Когда сознание возвращалось, я видела сидевшую рядом со мной Юлю.

— Потерпи немножко, миленькая, привезут же нас куда-нибудь. Найдем мы лекарства, обязательно найдем, — плакала и причитала она.

Пять суток эсэсовцы везли нас по Германии. На остановках с грохотом открывалась дверь товарного вагона.

— Смотрите! — кричал эсэсовец, и много глаз — и злобствующих, и сочувствующих, и равнодушных — смотрели туда, где на полу лежали полумертвый-полуживой пленный солдат и я.

Мне очень хотелось пить. Но как утолить жажду, если вместо лица страшная маска со склеенными губами? И Юля через соломинку, вставленную в щель рта, поила меня.

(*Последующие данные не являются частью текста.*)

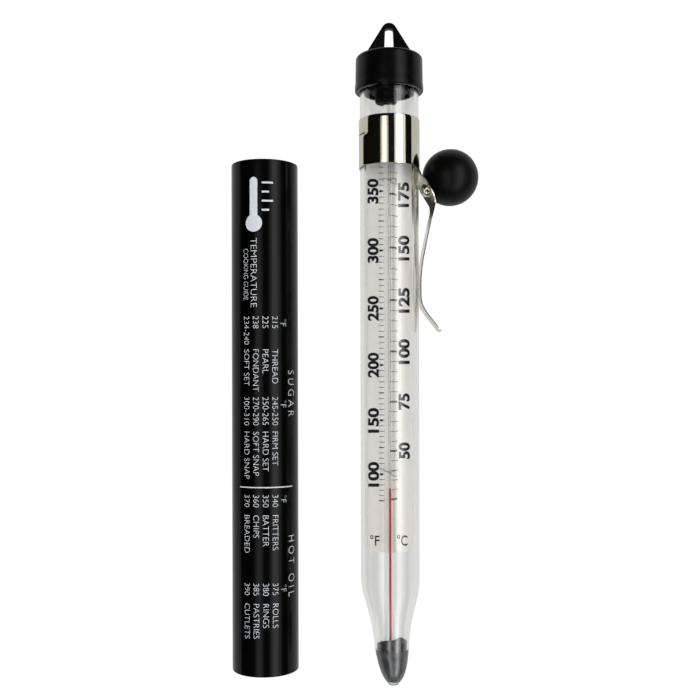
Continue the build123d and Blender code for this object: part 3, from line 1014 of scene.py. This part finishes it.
def screw():
    """A domed slotted screw head on a washer inside the arm, with its shank in the ball."""
    head_r, head_h, dome_steps = 1.95 * MM, 1.3 * MM, 12
    shank_r, shank_end, chamfer = 1.42 * MM, 6.6 * MM, 0.3 * MM
    slot_half, slot_depth, slot_turn = 0.22 * MM, 0.4 * MM, 0.5
    flat = -(SEAT + SCREW_SEAT + WASHER_T)
    outline = [(flat - head_h, 0.0)]
    for k in range(1, dome_steps + 1):
        a = math.pi / 2 * k / dome_steps
        outline.append((flat - head_h * math.cos(a), head_r * math.sin(a)))
    outline += [(flat + 0.05 * MM, head_r), (flat + 0.08 * MM, WASHER_R), (flat + WASHER_T, WASHER_R)]
    outline += [(flat + WASHER_T, shank_r), (flat + shank_end - chamfer, shank_r)]
    outline += [(flat + shank_end, shank_r - chamfer), (flat + shank_end, 0.0)]
    body = turned_piece("screw_body", outline, 0.0, 64)
    place, out = screw_line(SEAT + SCREW_SEAT + WASHER_T + head_h)
    corners = [(x * 3 * MM, y * slot_half) for x, y in ((-1, -1), (1, -1), (1, 1), (-1, 1))]
    cutter = prism("screw_slot", corners, slot_depth)
    turn = Vector((0, 0, 1)).rotation_difference(out).to_matrix().to_4x4()
    cutter.data.transform(Matrix.Translation(place) @ turn @ Matrix.Rotation(slot_turn, 4, "Z"))
    cut_slot(body, cutter)
    apply_modifiers(body)
    bpy.data.objects.remove(cutter)
    shade(body.data, 35)
    return dress(body, SCREW_STEEL, "sprung_arm", ["knob_screw"])


# ---------------- sleeve and its print
def sleeve_tube():
    """The loose cover: a plain tube with soft lips, open at both ends."""
    bore, lip = 9.2 * MM, 0.35 * MM
    corners = [
        (SLEEVE_LOW.y, bore, lip),
        (SLEEVE_LOW.y, SLEEVE_R, lip),
        (SLEEVE_HIGH.y, SLEEVE_R, lip),
        (SLEEVE_HIGH.y, bore, lip),
    ]
    pipe = lathe("sleeve_tube", rounded(corners), SLEEVE_AXIS, 192)
    return dress(pipe, SLEEVE_BLACK, "cover", ["sleeve"])


def wrap_on_sleeve(mesh, name):
    """Bend a flat mesh, x along the arc from the top line and y along the tube, onto the sleeve."""
    bm = bmesh.new()
    bm.from_mesh(mesh)
    xs = [v.co.x for v in bm.verts]
    step = 0.5 * MM
    cut = math.ceil(min(xs) / step) * step
    while cut < max(xs):
        everything = bm.verts[:] + bm.edges[:] + bm.faces[:]
        bmesh.ops.bisect_plane(bm, geom=everything, plane_co=(cut, 0, 0), plane_no=(1, 0, 0), dist=1e-7)
        cut += step
    for vert in bm.verts:
        angle = vert.co.x / SLEEVE_R
        r = SLEEVE_R + 0.015 * MM + vert.co.z
        x, z = r * math.sin(angle), r * math.cos(angle)
        vert.co = Vector((SLEEVE_AXIS.x + x, vert.co.y, SLEEVE_AXIS.z + z))
    bm.to_mesh(mesh)
    bm.free()
    piece = new_object(name, mesh)
    return dress(piece, GUIDE_INK, "cover")


def guide_words(entries, name):
    """Entries are (words, arc x, y, height, length); all read down the sleeve."""
    meshes = []
    for words, x, y, height, length in entries:
        mesh = lettering(words, height, length, GUIDE_WEIGHT)
        xs = [v.co.x for v in mesh.vertices]
        mesh.transform(Matrix.Translation((-min(xs), 0, INK_THICK / 2)))
        mesh.transform(Matrix.Rotation(-math.pi / 2, 4, "Z"))
        mesh.transform(Matrix.Translation((x, y, 0)))
        meshes.append(mesh)
    return wrap_on_sleeve(join_meshes(name, meshes), name)


GUIDE_WEIGHT = -0.018
GUIDE_ROWS = [3.9 * MM, 1.0 * MM, -1.9 * MM, -4.9 * MM]
# The guide's columns: y in mm, and an entry for each row
GUIDE = [
    (11.3, ["215", "225", "238", "234-240"]),
    (1.4, ["THREAD", "PEARL", "FONDANT", "SOFT SET"]),
    (-12.75, ["245-250", "250-265", "270-290", "300-310"]),
    (-23.1, ["FIRM SET", "HARD SET", "SOFT SNAP", "HARD SNAP"]),
    (-41.9, ["340", "350", "360", "370"]),
    (-47.95, ["FRITTERS", "BATTER", "CHIPS", "BREADED"]),
    (-68.2, ["375", "380", "385", "390"]),
    (-74.3, ["ROLLS", "RINGS", "PASTRIES", "CUTLETS"]),
]
ROW_HEIGHT = 1.75 * MM
UNIT_X, UNIT_SIZE = 6.7 * MM, 2.0 * MM
HEAD_X, HEAD_HEIGHT = 9.8 * MM, 2.7 * MM
UNIT_YS = [10.4 * MM, -13.9 * MM, -42.3 * MM, -69.0 * MM]
HEADS = [("S U G A R", -4.8 * MM, 13.8 * MM), ("H O T   O I L", -54.5 * MM, 18.2 * MM)]
RULE = (-7.7 * MM, 10.2 * MM, -39.85 * MM, -39.5 * MM)
SIGN_X = -2.5 * MM


def flat_box(x0, x1, y0, y1):
    """A thin printed rectangle, laid flat before it is wrapped."""
    verts = [(x, y, z) for z in (0, INK_THICK) for x, y in ((x0, y0), (x1, y0), (x1, y1), (x0, y1))]
    mesh = bpy.data.meshes.new("flat_box")
    mesh.from_pydata(verts, [], BAR_FACES)
    return mesh


def sleeve_print():
    """A plain temperature guide in pale ink, with a simple thermometer sign in place of any mark."""
    entries = []
    for y, words in GUIDE:
        for row, text in zip(GUIDE_ROWS, words):
            entries.append((text, row, y * MM, ROW_HEIGHT, None))
    guide_words(entries, "guide_rows")
    heads = [("°F", UNIT_X, y, UNIT_SIZE, UNIT_SIZE) for y in UNIT_YS]
    heads += [(text, HEAD_X, y, HEAD_HEIGHT, length) for text, y, length in HEADS]
    guide_words(heads, "guide_heads")
    title = [
        ("TEMPERATURE", -2.5 * MM, 34.5 * MM, 1.9 * MM, 20.5 * MM),
        ("COOKING GUIDE", -5.1 * MM, 31.4 * MM, 1.6 * MM, 15.2 * MM),
    ]
    guide_words(title, "guide_title")
    wrap_on_sleeve(flat_box(*RULE), "guide_rule")
    sign = prism("sign", sign_outline(), INK_THICK / 2)
    mesh = sign.data
    bpy.data.objects.remove(sign)
    mesh.transform(Matrix.Translation((0, 0, INK_THICK / 2)))
    wrap_on_sleeve(mesh, "guide_sign")
    bars = []
    for k in range(4):
        y = (42.6 + 2.7 * k) * MM
        long = 3.4 * MM if k % 2 else 2.2 * MM
        bars.append(flat_box(0.0, long, y, y + 0.55 * MM))
    wrap_on_sleeve(join_meshes("sign_bars", bars), "guide_sign_bars")


def sign_outline(steps=24, top_steps=8):
    """A thermometer drawn as a rounded bar on a round bulb, lying along the sleeve."""
    bulb_y, bulb_r, bar_r, top_y = 39.0 * MM, 2.6 * MM, 1.2 * MM, 51.5 * MM
    open_angle = math.asin(bar_r / bulb_r)
    points = []
    for k in range(steps + 1):
        a = math.pi / 2 + open_angle + (TAU - 2 * open_angle) * k / steps
        points.append((SIGN_X + bulb_r * math.cos(a), bulb_y + bulb_r * math.sin(a)))
    for k in range(top_steps + 1):
        a = math.pi * k / top_steps
        points.append((SIGN_X + bar_r * math.cos(a), top_y + bar_r * math.sin(a)))
    return points


# ---------------- stage, lights, camera
def stage_material(name, low, high, painted_shadow=None):
    """A faintly uneven glowing surface for the floor and the backdrop, with an optional painted shadow: a
    dark spot that fades out at its reach.
    """
    mat, nodes, links, shader = new_material(name)
    patches = noise_at(nodes, links, 3, 2)
    tint = ramp(nodes, links, patches.outputs["Fac"], 0.3, 0.7, [(low,) * 3, (high,) * 3])
    if painted_shadow:
        centre, reach = painted_shadow
        place = nodes.new("ShaderNodeTexCoord")
        away = nodes.new("ShaderNodeVectorMath")
        away.operation = "DISTANCE"
        away.inputs[1].default_value = centre
        links.new(place.outputs["Object"], away.inputs[0])
        share = nodes.new("ShaderNodeMath")
        share.operation = "DIVIDE"
        share.inputs[1].default_value = reach
        links.new(away.outputs["Value"], share.inputs[0])
        # Painted shadow: dark out to about half its reach, fading to no change at the reach
        painted_shadow_spot = ramp(nodes, links, share.outputs["Value"], 0.45, 1.0, [(0.06,) * 3, (1.0,) * 3])
        mix = nodes.new("ShaderNodeVectorMath")
        mix.operation = "MULTIPLY"
        links.new(tint, mix.inputs[0])
        links.new(painted_shadow_spot, mix.inputs[1])
        tint = mix.outputs["Vector"]
    shader.inputs["Base Color"].default_value = (0, 0, 0, 1)
    shader.inputs["Specular IOR Level"].default_value = 0.0
    links.new(tint, shader.inputs["Emission Color"])
    shader.inputs["Emission Strength"].default_value = 1.0
    return mat


def stage_piece(name, verts, faces, mat, seen, behind):
    """A piece of the set, either seen by the camera or met by light that the object bends and mirrors."""
    mesh = bpy.data.meshes.new(name)
    mesh.from_pydata(verts, [], faces)
    piece = new_object(name, mesh)
    piece.data.materials.append(mat)
    piece.visible_camera = seen
    piece.visible_diffuse = behind
    piece.visible_glossy = behind
    piece.visible_transmission = behind


def stage():
    """White sweep for the camera, and the dimmer table top that glass and metal show, with a shadow painted
    on it under the ball.
    """
    reach, top, ground = 3.0, 5.0, CAD_BOX[0].z
    corners = [(-reach, -reach), (reach, -reach), (reach, reach), (-reach, reach)]
    white = stage_material("sweep_white", 1.02, 1.04)
    # A shadow painted on the table top under the ball and arm, which the arm and glass show in their
    # reflections
    painted_shadow_centre = (AXIS.x + 13.5 * MM, 50.0 * MM, ground)
    grey = stage_material("table_grey", 0.74, 0.78, (painted_shadow_centre, 10.5 * MM))
    low, high = ground - 0.1 * MM, ground - 0.05 * MM
    flat = [(0, 1, 2, 3)]
    stage_piece("floor", [(x, y, low) for x, y in corners], flat, white, True, False)
    stage_piece("table_top", [(x, y, high) for x, y in corners], flat, grey, False, True)
    verts = [(x, y, z) for z in (low - 0.01, top) for x, y in corners]
    faces = [(0, 1, 5, 4), (1, 2, 6, 5), (2, 3, 7, 6), (3, 0, 4, 7), (4, 5, 6, 7)]
    stage_piece("backdrop", verts, faces, white, True, False)


def area_light(name, tilt_deg, width, low_y, high_y, radiance, distance=0.7, mirrored=True):
    """A rectangular light over the table, by its angle from overhead towards +X and its stretch in Y."""
    data = bpy.data.lights.new(name, "AREA")
    data.shape = "RECTANGLE"
    data.size = width
    data.size_y = high_y - low_y
    data.energy = radiance * data.size * data.size_y * math.pi
    light = bpy.data.objects.new(name, data)
    bpy.context.scene.collection.objects.link(light)
    tilt = math.radians(tilt_deg)
    middle = (low_y + high_y) / 2
    light.location = (AXIS.x + distance * math.sin(tilt), middle, AXIS.z + distance * math.cos(tilt))
    light.rotation_euler = (0, tilt, 0)
    light.visible_glossy = mirrored
    light.visible_transmission = mirrored
    light.visible_camera = False
    return light


def lights():
    """Two long softboxes that the cylinders mirror as stripes, and a fill that only lights matt surfaces."""
    area_light("softbox_left", -20, 0.36, -1.1, 0.27, 0.8)
    area_light("softbox_left_core", -20, 0.2, -1.1, 0.27, 1.0, 0.69)
    area_light("softbox_right", 39, 0.55, -1.1, 0.55, 1.2)
    area_light("softbox_right_core", 37, 0.26, -1.1, 0.55, 2.2, 0.69)
    area_light("fill", 0, 1.2, -0.6, 0.6, 4.2, 0.9, mirrored=False)


def world():
    """Dim room above the table, a little lighter overhead."""
    made = bpy.data.worlds.new("studio")
    bpy.context.scene.world = made
    made.use_nodes = True
    nodes, links = made.node_tree.nodes, made.node_tree.links
    place = nodes.new("ShaderNodeTexCoord")
    split = nodes.new("ShaderNodeSeparateXYZ")
    links.new(place.outputs["Generated"], split.inputs["Vector"])
    shade = ramp(nodes, links, split.outputs["Z"], 0.0, 1.0, [(0.004, 0.004, 0.003), (0.009, 0.009, 0.008)])
    links.new(shade, nodes["Background"].inputs["Color"])


def camera():
    """Straight down on the table, a little off the middle and turned by a hair."""
    data = bpy.data.cameras.new("camera")
    data.lens = 50
    data.sensor_width = 36
    data.shift_y = 0.05
    data.clip_start = 0.01
    cam = bpy.data.objects.new("camera", data)
    bpy.context.scene.collection.objects.link(cam)
    cam.location = (-1.75 * MM, -9.25 * MM, 309 * MM)
    cam.rotation_euler = (0, 0, math.radians(-0.14))
    bpy.context.scene.camera = cam


def look():
    """Plain colours, and enough bounces for glass behind glass."""
    scene = bpy.context.scene
    scene.view_settings.view_transform = "Standard"
    scene.view_settings.look = "None"
    scene.cycles.use_denoising = True
    scene.cycles.max_bounces = 20
    scene.cycles.transmission_bounces = 20
    scene.cycles.glossy_bounces = 6
    scene.cycles.sample_clamp_indirect = 6


# ---------------- the object
glass_envelope()
tip_metal()
cap_shell()
hanging_ear()
stopper()
bush()
stem()
spirit_thread()
card_plate()
scale_ticks("fahrenheit_ticks", 75, 400, FAHRENHEIT_TICKS, fahrenheit_y)
scale_ticks("celsius_ticks", 25, 200, CELSIUS_TICKS, scale_y)
scale_figures()
wire_tie("tie_upper", "upper_tie", 1)
wire_tie("tie_lower", "lower_tie", 2)
collar()
arm_sheet()
knob()
screw()
sleeve_tube()
sleeve_print()
for node, material in (("spirit_bulb", STEM_GLASS), ("bulb_spirit", SPIRIT), ("knob_insert", INSERT_BRASS)):
    carried = frame["nodes"][node]
    carried.data.materials.clear()
    carried.data.materials.append(material)

stage()
lights()
world()
camera()
look()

Стояла жара. На ожогах появились нагноения. Я задыхалась. Хотелось, чтобы скорее кончились все эти муки… Пять суток ада. Наконец эшелон прибыл на место назначения. Колонна пленных, окруженная многочисленными конвоирами, прошла через ворота гитлеровского лагеря «ЗЦ». Меня несли на носилках, как носят покойников на кладбище, товарищи по беде. Ворота закрылись за нами. Носилки поставили на землю. И тут сбежалось много немцев посмотреть на русскую пленницу. А я лежала беспомощная, обгоревшая, с переломами — умирающая…

После мне расскажут о том, что лагерь весь был ошеломлен, как разорвавшаяся бомба — русская летчица. Немцы, окружившие меня, о чем-то громко спорили. Я поняла одно — карцер!

И вот опять несут носилки по узкому коридору из колючей проволоки, мне видны вышки, на них автоматчики. За проволокой с обеих сторон слышу какой-то гул, а затем в меня что-то полетело. Оказывается, это французы, итальянцы, англичане — пленные Кюстринского лагеря бросали мне куски хлеба, сахара… — в знак поддержки и солидарности. Юля, шедшая рядом с носилками, все подбирала и складывала в подол армейской юбки.

Нас с Юлей Кращенко поместили в каменный изолированный бокс. Гладкие бетонные стены. Возле одной стены двухярусные нары. Низкий цементный потолок с деревянной перекладиной и лампочкой на ней. Два небольших окошечка с двойными решетками. Раньше в этом помещении размещался карцер.

Юля высыпала мне в ноги — больше некуда было положить собранные куски хлеба, и в это время вошел громадного роста гестаповец, прилично говоривший по-русски, и два немецких солдата с ним.

— Вам тут будет карошо! — обратился он ко мне и тут же: — А это что за мусор? — немец показал плеткой на лежавший у меня на наре хлеб. — Убрать! Солдаты сгребли все, не оставив даже кусочка. Юля стала просить, чтобы оставили хлеб и сахар, но гестаповец был неумолим. Ушли.

У дверей карцера замер гитлеровец с деревянным лицом и автоматом на шее. Подо мной, вернее под моим ложем, Юля спрятала в обгорелом сапоге мой партбилет, два ордена Красного Знамени и медаль «За отвагу».

Началось полное душевной и физической боли мое кошмарное существование в фашистском лагере «ЗЦ».